---------- DATA FOR THE TASK
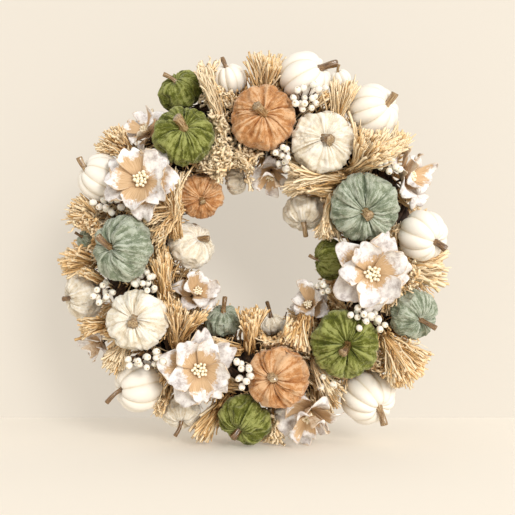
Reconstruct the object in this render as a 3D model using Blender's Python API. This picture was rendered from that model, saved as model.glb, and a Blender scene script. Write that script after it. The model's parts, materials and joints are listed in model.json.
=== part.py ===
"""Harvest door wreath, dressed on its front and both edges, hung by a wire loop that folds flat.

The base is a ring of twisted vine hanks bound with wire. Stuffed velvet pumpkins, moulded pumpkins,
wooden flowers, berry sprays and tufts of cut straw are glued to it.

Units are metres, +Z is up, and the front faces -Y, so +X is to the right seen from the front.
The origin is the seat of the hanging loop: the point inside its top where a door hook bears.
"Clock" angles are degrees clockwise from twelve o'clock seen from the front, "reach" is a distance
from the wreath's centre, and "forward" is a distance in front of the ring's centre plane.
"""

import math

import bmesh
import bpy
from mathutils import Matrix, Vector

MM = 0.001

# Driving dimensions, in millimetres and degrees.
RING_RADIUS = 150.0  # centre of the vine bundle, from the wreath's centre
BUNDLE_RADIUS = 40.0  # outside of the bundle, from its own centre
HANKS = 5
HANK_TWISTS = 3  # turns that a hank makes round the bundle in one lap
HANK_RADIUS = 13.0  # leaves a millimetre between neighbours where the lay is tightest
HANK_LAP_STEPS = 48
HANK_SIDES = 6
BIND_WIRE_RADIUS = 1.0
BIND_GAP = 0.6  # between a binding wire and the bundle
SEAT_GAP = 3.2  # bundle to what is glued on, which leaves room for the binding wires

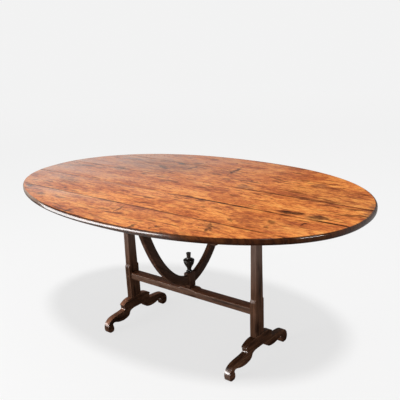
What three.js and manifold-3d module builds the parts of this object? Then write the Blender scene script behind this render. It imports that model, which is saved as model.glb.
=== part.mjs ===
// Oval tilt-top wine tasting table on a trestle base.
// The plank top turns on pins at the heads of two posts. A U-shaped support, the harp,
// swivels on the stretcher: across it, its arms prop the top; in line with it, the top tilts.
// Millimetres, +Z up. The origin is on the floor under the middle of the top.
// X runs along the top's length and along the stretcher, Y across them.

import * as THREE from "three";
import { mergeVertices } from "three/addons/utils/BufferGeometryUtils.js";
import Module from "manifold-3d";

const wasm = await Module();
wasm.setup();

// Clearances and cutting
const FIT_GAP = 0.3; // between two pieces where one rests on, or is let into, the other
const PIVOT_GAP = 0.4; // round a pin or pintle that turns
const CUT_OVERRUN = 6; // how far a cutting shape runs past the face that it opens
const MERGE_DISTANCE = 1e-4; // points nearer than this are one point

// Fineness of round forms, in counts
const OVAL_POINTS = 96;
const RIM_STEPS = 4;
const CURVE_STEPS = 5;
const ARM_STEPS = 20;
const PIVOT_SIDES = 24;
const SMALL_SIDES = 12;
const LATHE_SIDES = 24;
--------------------
◆ **THE REQUEST**
Wherever a line in the data above holds "this", copy that line.

◆ **SOLUTION TO THE PROBLEM**
Reconstruct the object in this render as a 3D model using Blender's Python API. This picture was rendered from that model, saved as model.glb, and a Blender scene script. Write that script after it. The model's parts, materials and joints are listed in model.json.
What three.js and manifold-3d module builds the parts of this object? Then write the Blender scene script behind this render. It imports that model, which is saved as model.glb.
const MERGE_DISTANCE = 1e-4; // points nearer than this are one point